Guidance from the Advisory, Conciliation and Arbitration Service on dealing with major sporting events can be found here.

For individual advice tailored to the needs of your business, contact us.

Long-Term Sick Leave and TUPE – Tribunal Gives Guidance

Workers whose contracts are shifted from one employer to another are protected by law against the consequences of commercial deals over which they have no control. However, the complications involved in such transfers were highlighted by the case of a telecommunications worker who had been on sick leave for five years.

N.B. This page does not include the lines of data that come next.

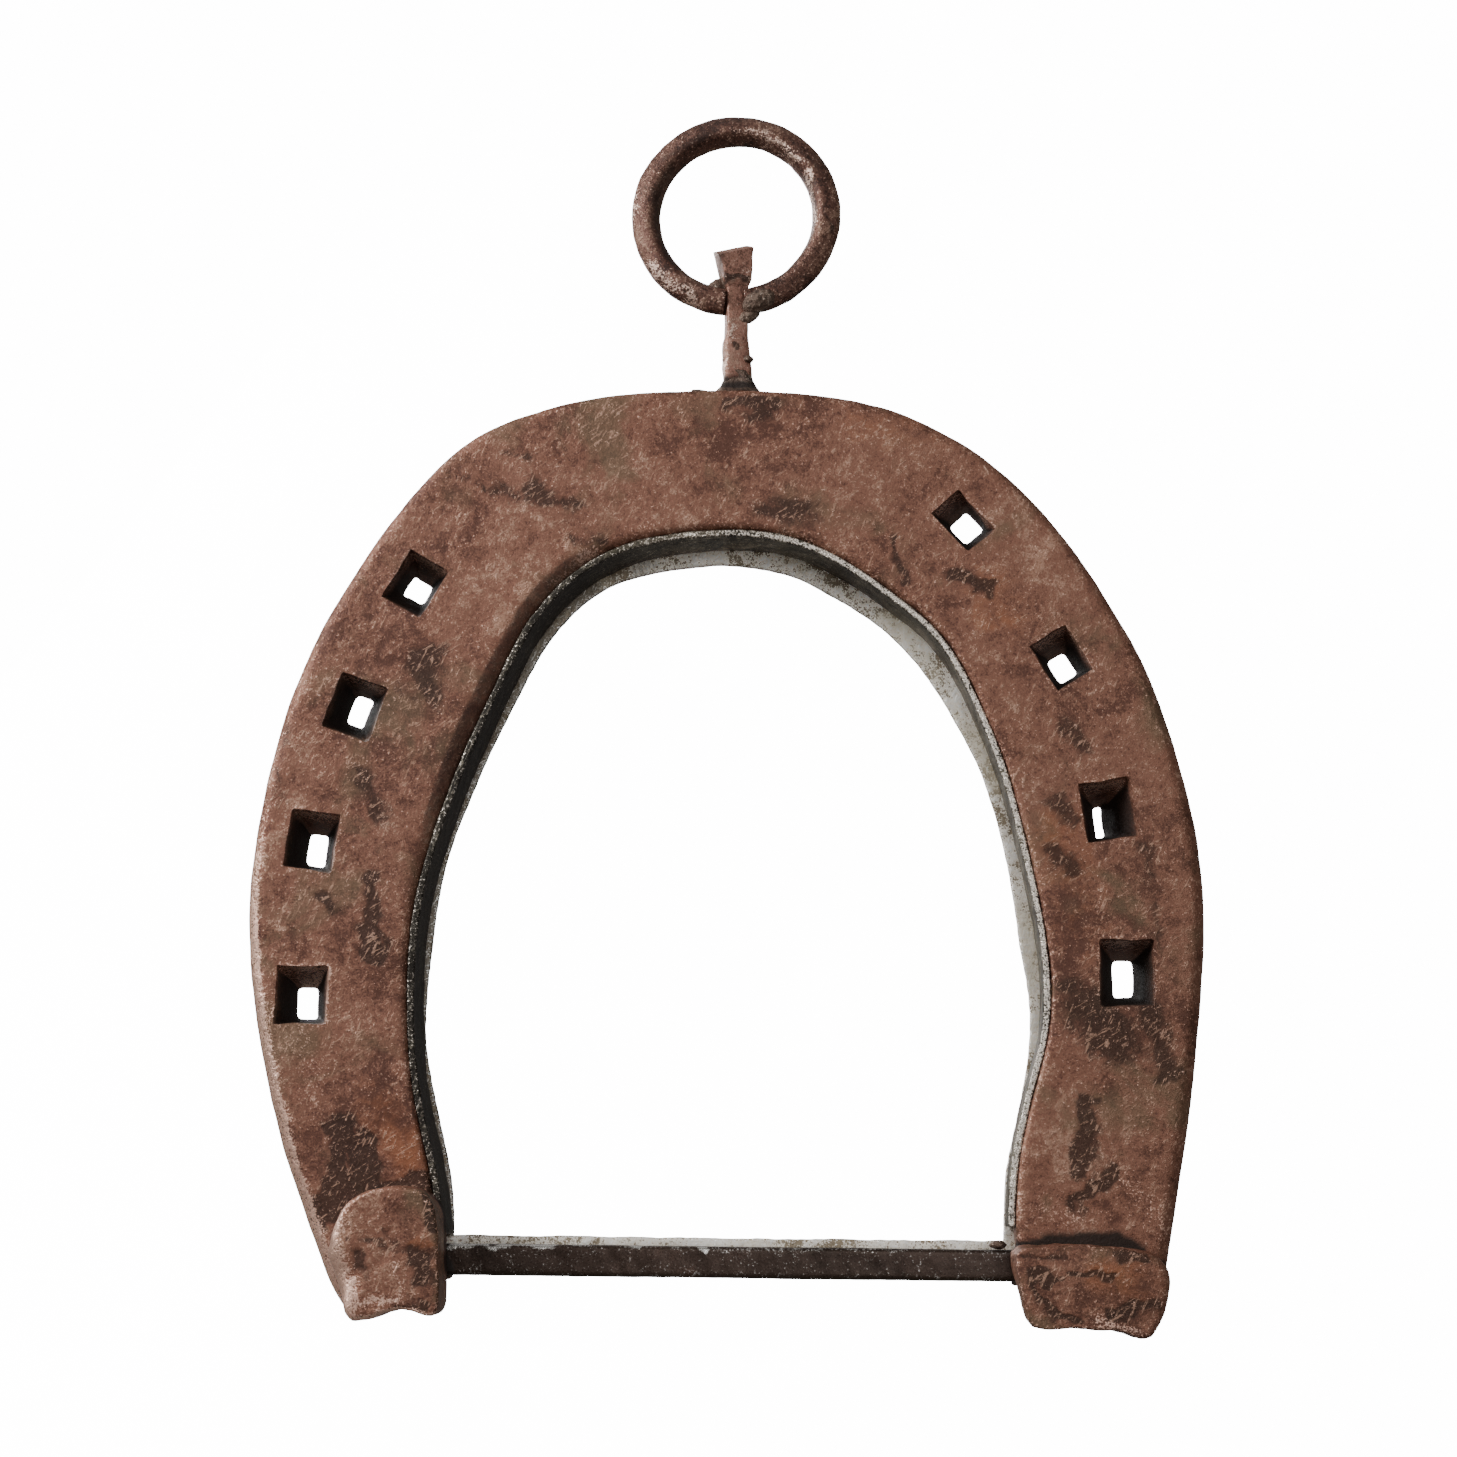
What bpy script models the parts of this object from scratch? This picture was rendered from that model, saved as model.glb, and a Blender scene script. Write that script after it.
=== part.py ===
# Forged horseshoe made into a hanging frame: a heavy shoe with eight tapered nail holes and
# folded heels, a thin band round its opening, a rim behind the band, a bar between the
# heels, and a ring welded to a horse nail that stands on the toe.
# Metres, +Z up, front towards -Y. The origin is the inside top of the ring, where it hangs.

import math

import bmesh
import bpy
import numpy as np

MM = 0.001
GAP = 0.3          # clearance left between touching pieces, in mm

# Depths in mm, front to back
SHOE_FRONT = -5.0
SHOE_BACK = 5.0
HEEL_RISE = 8.0            # how far the turned heels stand out of the shoe's front
HEEL_ROOT = SHOE_FRONT + 0.15
BAND_FRONT = -4.5
BAND_THICKNESS = 0.8
RIM_THICKNESS = 1.0
RIM_WIDTH = 4.5

# Ring and nail in mm
RING_RADIUS = 15.1         # middle of the rod
RING_ROD = 2.45            # radius of the rod
RING_END = 2.15            # half the opening between the ring's two ends
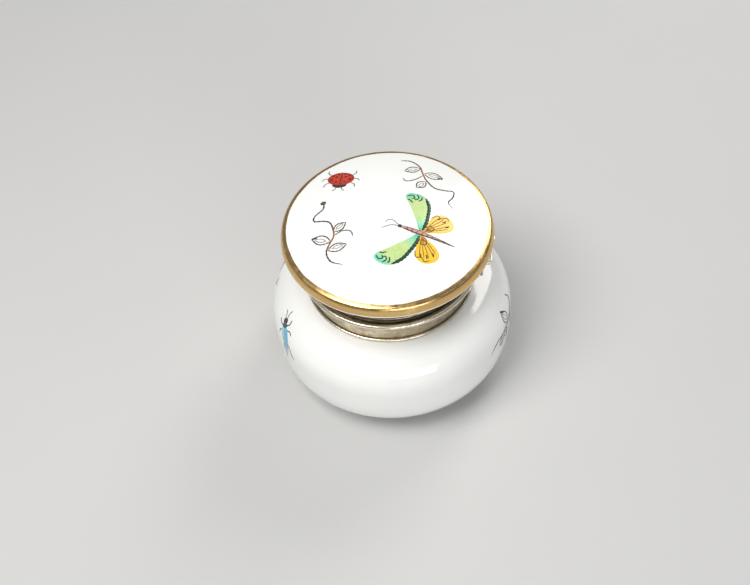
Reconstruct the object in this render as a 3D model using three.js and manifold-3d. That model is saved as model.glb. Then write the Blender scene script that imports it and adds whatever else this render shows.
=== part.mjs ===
// A hinged porcelain pill box: a squat round pot and a shallow domed lid, each cemented into
// a metal mount. The mounts meet at a bead, turn on a pin hinge at the back and close with a
// bow-shaped clasp at the front. Millimetres, +Z up, origin at the middle of the foot, clasp
// at -Y and hinge at +Y.
import * as THREE from "three";
import { mergeVertices } from "three/addons/utils/BufferGeometryUtils.js";
import Module from "manifold-3d";

// ---- Driving dimensions ----

const TURN_STEPS = 48; // facets round the pot's axis; a multiple of 4
const FINE_STEPS = 24; // facets round pins, knuckles and studs

const clearance = {
  seat: 0.1, // between two pieces that are soldered, cemented or laid on each other
  running: 0.06, // all round the pin, inside a knuckle
  knuckleEnd: 0.25, // between neighbouring knuckles
  lidPlay: 0.4, // between the inner lip and the lid's bezel
  lidRest: 0.3, // under the closed bezel
  neckBed: 0.4, // between the top of the neck and the collar's ledge
  overBead: 0.35, // between the bead and whatever swings past it
  notch: 0.15, // round the catch stud, in the tongue's notch
};

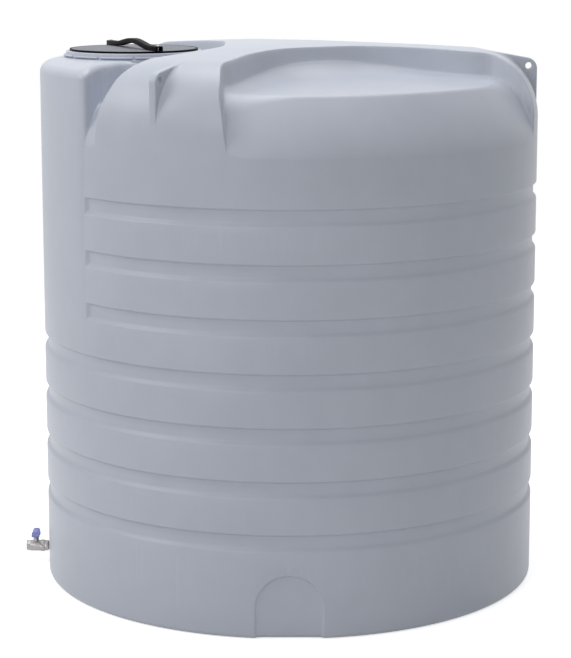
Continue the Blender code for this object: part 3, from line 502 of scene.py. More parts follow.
# The tower's top leans down a little in its last stretch before the wall
TOWER_LEAN = 0.020
TOWER_LEAN_REACH = 0.100


def top_height(r, angle):
    """Crown cut by the recesses, with tower and lug feet on it, and a rounding at each join."""
    crown = crown_height(r)
    height = crown
    for centre, *shape in RECESSES:
        turned = (angle - math.radians(centre) + math.pi) % (2 * math.pi) - math.pi
        recess = recess_height(r, turned, crown, *shape)
        height = soft_min(height, recess, RECESS_EDGE_ROUND)
    depth = tower_depth(r, angle)
    foot = TOWER_FOOT_ROUND
    near = np.clip(foot + depth, 0.0, foot)
    height = height + np.where(depth < 0, foot - np.sqrt(foot ** 2 - near ** 2), foot)
    edge = np.clip(TOWER_EDGE - depth, 0.0, TOWER_EDGE)
    lean = TOWER_LEAN * np.clip(1 - (RADIUS - r) / TOWER_LEAN_REACH, 0.0, 1.0) ** 1.5
    tower = (TOWER_TOP - lean - TOWER_EDGE + np.sqrt(TOWER_EDGE ** 2 - edge ** 2)
             + TOWER_STEEP * np.minimum(depth, 0.0))
    return soft_max(height, tower, TOWER_SEAM) + lug_fillet(r, angle, crown)


tower_front = float(top_height(np.array([RADIUS - TOWER_LEAN_REACH]), np.array([0.0]))[0])
print(f"the tower's top stands {tower_front:.3f} m above the ground")

# %% [markdown]
# ### Wall, grooves and arches
# Seven hoop grooves stiffen the wall. The upper three stop at the plain front panel with sloped
# ends. Four arched recesses at the base each give a flat face for an outlet. They could be cut
# with booleans, but as a radius over angle and height they share the skin's one smooth grid.

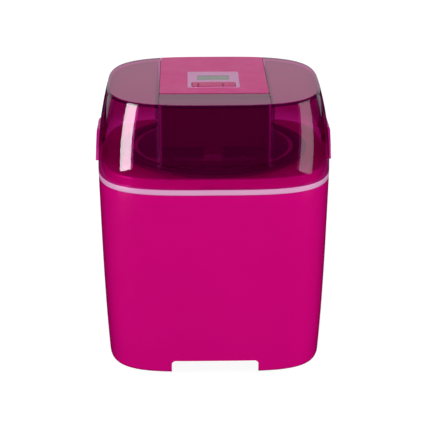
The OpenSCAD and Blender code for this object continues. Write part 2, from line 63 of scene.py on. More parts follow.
def corners(node):
    """Lowest and highest corner of a CAD node, in millimetres."""
    low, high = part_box(node)
    return [c / MM for c in low], [c / MM for c in high]


# ---------------------------------------------------------------- sizes taken from the frame

ring_low, ring_high = corners("trim_ring")
WIDTH = ring_high[0] - ring_low[0]
DEPTH = ring_high[1] - ring_low[1]
RING_Z0 = ring_low[2]
RING_Z1 = ring_high[2]
SKIRT_Z = corners("housing_shell")[0][2]
LID_LOW = corners("lid_shell")[0][2]
SEAM_Z = LID_LOW - 0.1
TOP_Z = corners("lid_shell")[1][2]
DECK_Z = corners("bowl_collar")[1][2]
COLLAR_LOW = corners("bowl_collar")[0][2]
UNIT_FRONT = corners("motor_housing")[0][1]
UNIT_LOW = corners("motor_housing")[0][2]
PANEL_Z = corners("motor_housing")[1][2]
FLAP_LOW = corners("filler_flap")[0][2]

WALL = 2.8
BARREL_R = 2.8
EDGE_R = 2.6
COLLAR_INSET = 4.4
RIM_Z0, RIM_Z1 = 199.0, 212.0  # the lid's tint deepens between these heights
CHANNEL_HALF = 51.0
CHANNEL_DRAFT = 0.026
CHANNEL_WALL = 3.2
FLOOR_Z = 212.0
FLOOR_T = 3.0
ARCH_HALF = 41.5
ARCH_H = 13.8
ARCH_R = 4.0
PLAY = 0.4  # gap at each side of what sits in the channel
KEY_LIP = 1.1  # how far a key's lip reaches under the bezel
PIN_R = 1.5  # the latch pins
KNUCKLE_R = 2.7  # each latch round its pin
PIVOT_Z = 214.0  # height of the latch pins
DRIVE_HOLE_R = 12.0
SHAFT_HOLE_R = 7.0

# The outlines are rounded squares: exponent 2 is an ellipse, higher is squarer
BASE_N, RING_N, TOP_N = 4.2, 3.75, 3.3
SIDE_DRAFT, FRONT_DRAFT, FOOT_TUCK, TUCK_CURVE = 0.022, 0.016, 2.8, 3.3
LID_IN_W, LID_IN_D, LID_CURVE = 10.3, 13.0, 2.2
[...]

The man worked as part of a close-knit team within a telecommunications company (company A) whose sole purpose was to service an outsource contract. The team, which had its own internal management structure, was acknowledged to be an organised grouping within the meaning of the Transfer of Undertakings (Protection of Employment) Regulations 2006 (TUPE).

Although the man had been permanently unfit for work since 2008, he had remained on the team’s books and had continued to be paid by company A. The outsource contract was transferred to another telecommunications company (company B) in 2013 and it was accepted that that amounted to a service provision change and that the team’s employment contracts had transferred to company B.

An issue thus arose as to whether the man’s employment had shifted along with other members of the team notwithstanding his long-term inability to work. An Employment Tribunal answered that question in the negative, with the result that he continued to be employed by company A.

In dismissing company A’s challenge to that decision, the Employment Appeal Tribunal found that, as the man had made no contribution to the economic activity of the team for an extended period, he had not been assigned to that grouping at the time of the transfer. His continued administrative connection to the team was insufficient to amount to an assignment within the meaning of TUPE.